───── DATA TO USE ─────

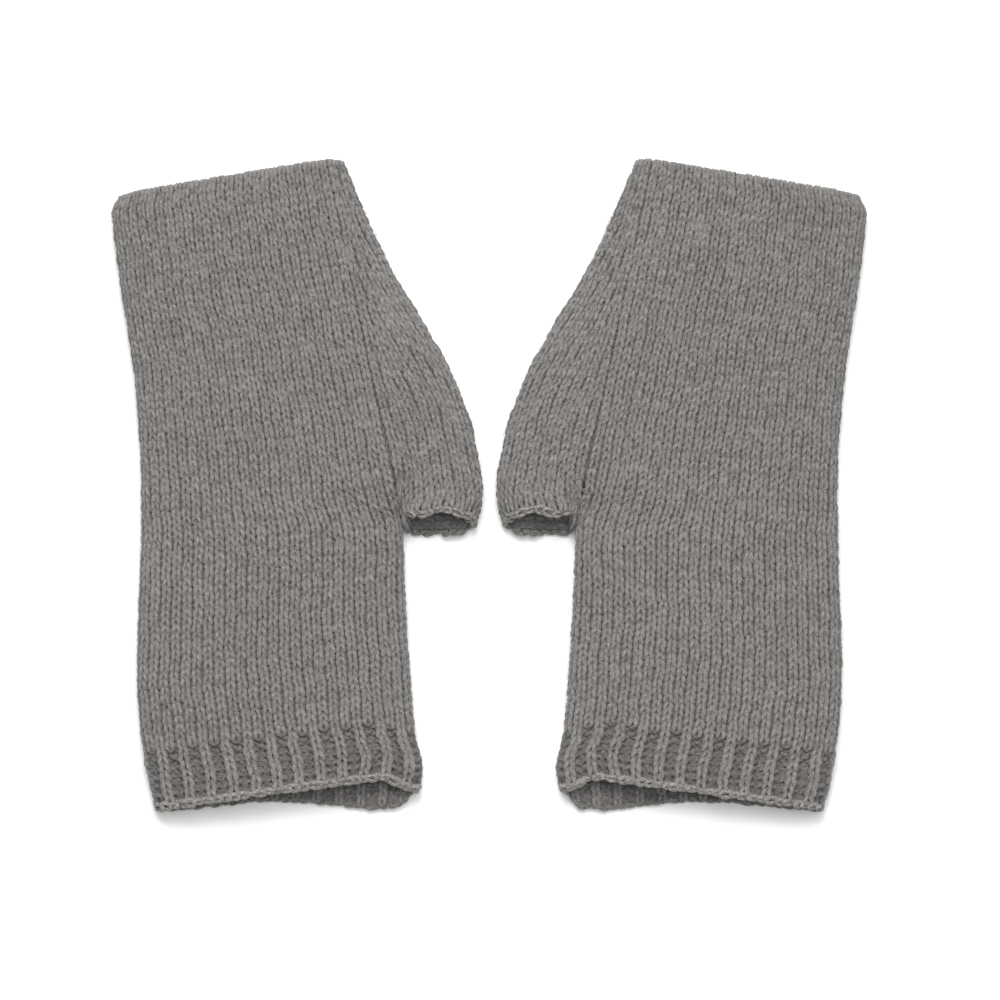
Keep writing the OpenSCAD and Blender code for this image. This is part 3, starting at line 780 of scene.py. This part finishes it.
def axis_planes(side):
    """Points either way of the hinge line where the fabric would start and end turning with the thumb.
    Nothing here makes it turn.
    """
    joint = next(j for j in frame["joints"] if j["name"] == f"{side}_thumb_fold")
    at, along = Vector(joint["pos_m"]), Vector(joint["axis"])
    along.z = 0
    along.normalize()
    out = Vector((-along.y, along.x, 0))
    if (out.x > 0) == (side == "right"):
        out = -out
    at.z = 0
    return at - out * FOLD_REACH, at + out * FOLD_REACH


for side in ("left", "right"):
    start, end = axis_planes(side)
    for name, obj in knit_glove(side).items():
        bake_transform(obj)
        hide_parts(f"{side}_{STANDS_FOR[name]}")


# ------------------------------------------------------------------ floor, light and camera
def floor_material():
    mat = bpy.data.materials.new("pale_floor")
    mat.use_nodes = True
    b = mat.node_tree.nodes["Principled BSDF"]
    b.inputs["Base Color"].default_value = (0.93, 0.93, 0.93, 1)
    b.inputs["Roughness"].default_value = 0.9
    return mat


bpy.ops.mesh.primitive_plane_add(size=8, location=(0, 0, -0.0002))
floor = bpy.context.object
floor.name = "floor"
floor.data.materials.append(floor_material())

world = bpy.data.worlds.new("studio")
bpy.context.scene.world = world
world.use_nodes = True
world.node_tree.nodes["Background"].inputs[0].default_value = (1, 1, 1, 1)
world.node_tree.nodes["Background"].inputs[1].default_value = 0.52
bpy.context.scene.view_settings.view_transform = "Standard"


def area(name, where, towards, size, power):
    data = bpy.data.lights.new(name, "AREA")
    data.shape, data.size, data.energy = "DISK", size, power
    lamp = bpy.data.objects.new(name, data)
    lamp.location = where
    lamp.rotation_euler = (Vector(towards) - Vector(where)).to_track_quat("-Z", "Y").to_euler()
    bpy.context.scene.collection.objects.link(lamp)


area("key", (-0.2, 1.3, 1.9), (0, 0, 0), 1.2, 42)
area("top", (0.3, 0.5, 2.2), (0, 0, 0), 1.3, 22)

camera = bpy.data.cameras.new("camera")
camera.lens = 264
camera.sensor_width = 36
view = bpy.data.objects.new("camera", camera)
view.location = (0.0036, -0.0054, 2.5)
bpy.context.scene.collection.objects.link(view)
bpy.context.scene.camera = view
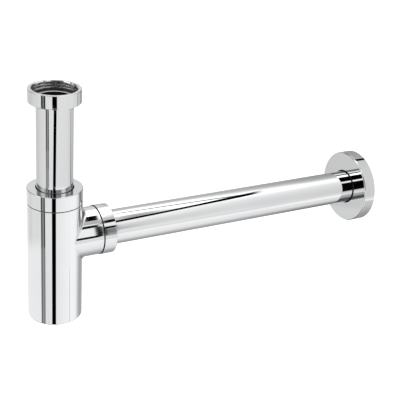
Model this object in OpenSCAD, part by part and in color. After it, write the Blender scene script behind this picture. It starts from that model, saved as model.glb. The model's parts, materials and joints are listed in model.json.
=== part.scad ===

─────

Quote every entry exactly.

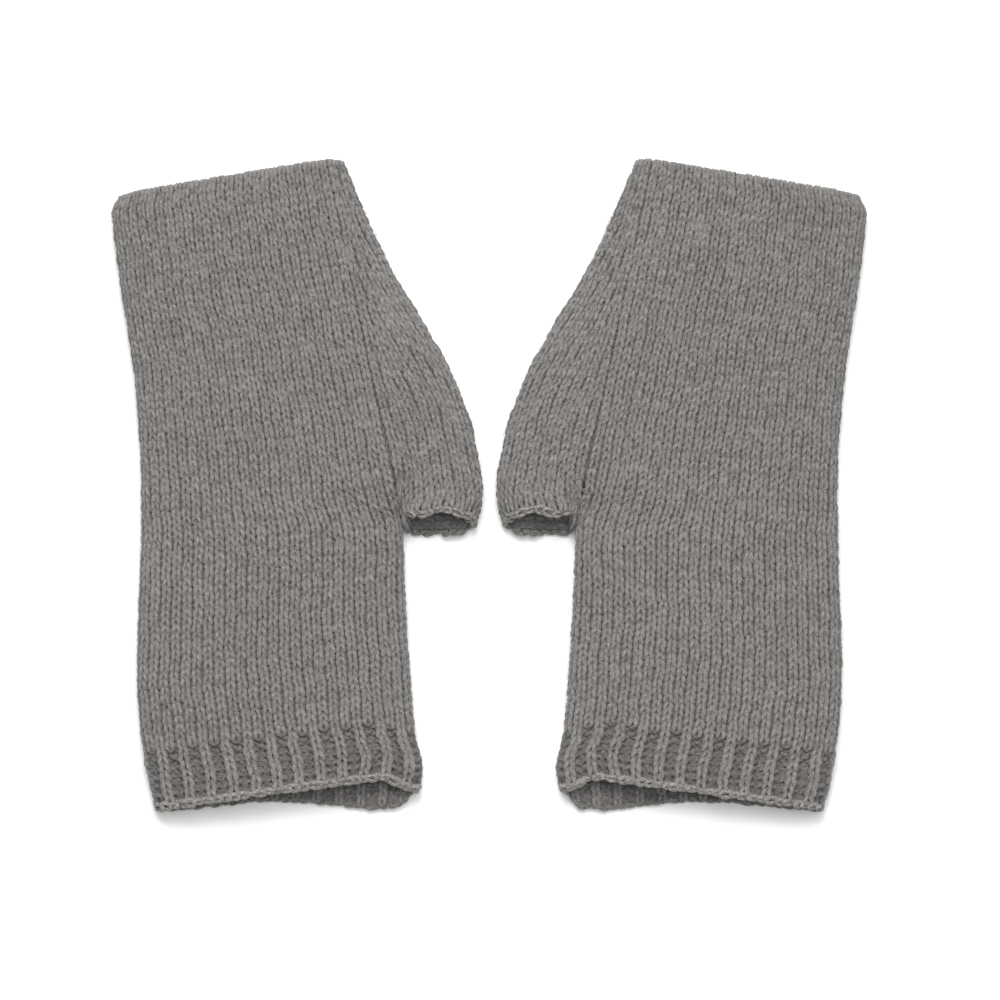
Keep writing the OpenSCAD and Blender code for this image. This is part 3, starting at line 780 of scene.py. This part finishes it.
def axis_planes(side):
    """Points either way of the hinge line where the fabric would start and end turning with the thumb.
    Nothing here makes it turn.
    """
    joint = next(j for j in frame["joints"] if j["name"] == f"{side}_thumb_fold")
    at, along = Vector(joint["pos_m"]), Vector(joint["axis"])
    along.z = 0
    along.normalize()
    out = Vector((-along.y, along.x, 0))
    if (out.x > 0) == (side == "right"):
        out = -out
    at.z = 0
    return at - out * FOLD_REACH, at + out * FOLD_REACH


for side in ("left", "right"):
    start, end = axis_planes(side)
    for name, obj in knit_glove(side).items():
        bake_transform(obj)
        hide_parts(f"{side}_{STANDS_FOR[name]}")


# ------------------------------------------------------------------ floor, light and camera
def floor_material():
    mat = bpy.data.materials.new("pale_floor")
    mat.use_nodes = True
    b = mat.node_tree.nodes["Principled BSDF"]
    b.inputs["Base Color"].default_value = (0.93, 0.93, 0.93, 1)
    b.inputs["Roughness"].default_value = 0.9
    return mat


bpy.ops.mesh.primitive_plane_add(size=8, location=(0, 0, -0.0002))
floor = bpy.context.object
floor.name = "floor"
floor.data.materials.append(floor_material())

world = bpy.data.worlds.new("studio")
bpy.context.scene.world = world
world.use_nodes = True
world.node_tree.nodes["Background"].inputs[0].default_value = (1, 1, 1, 1)
world.node_tree.nodes["Background"].inputs[1].default_value = 0.52
bpy.context.scene.view_settings.view_transform = "Standard"


def area(name, where, towards, size, power):
    data = bpy.data.lights.new(name, "AREA")
    data.shape, data.size, data.energy = "DISK", size, power
    lamp = bpy.data.objects.new(name, data)
    lamp.location = where
    lamp.rotation_euler = (Vector(towards) - Vector(where)).to_track_quat("-Z", "Y").to_euler()
    bpy.context.scene.collection.objects.link(lamp)


area("key", (-0.2, 1.3, 1.9), (0, 0, 0), 1.2, 42)
area("top", (0.3, 0.5, 2.2), (0, 0, 0), 1.3, 22)

camera = bpy.data.cameras.new("camera")
camera.lens = 264
camera.sensor_width = 36
view = bpy.data.objects.new("camera", camera)
view.location = (0.0036, -0.0054, 2.5)
bpy.context.scene.collection.objects.link(view)
bpy.context.scene.camera = view
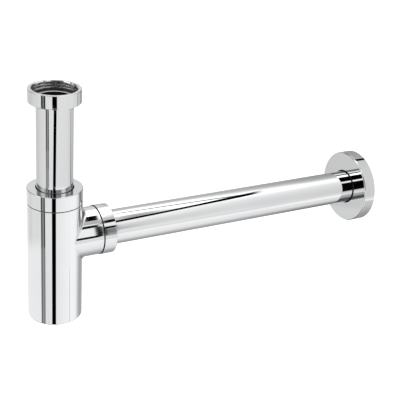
Model this object in OpenSCAD, part by part and in color. After it, write the Blender scene script behind this picture. It starts from that model, saved as model.glb. The model's parts, materials and joints are listed in model.json.
=== part.scad ===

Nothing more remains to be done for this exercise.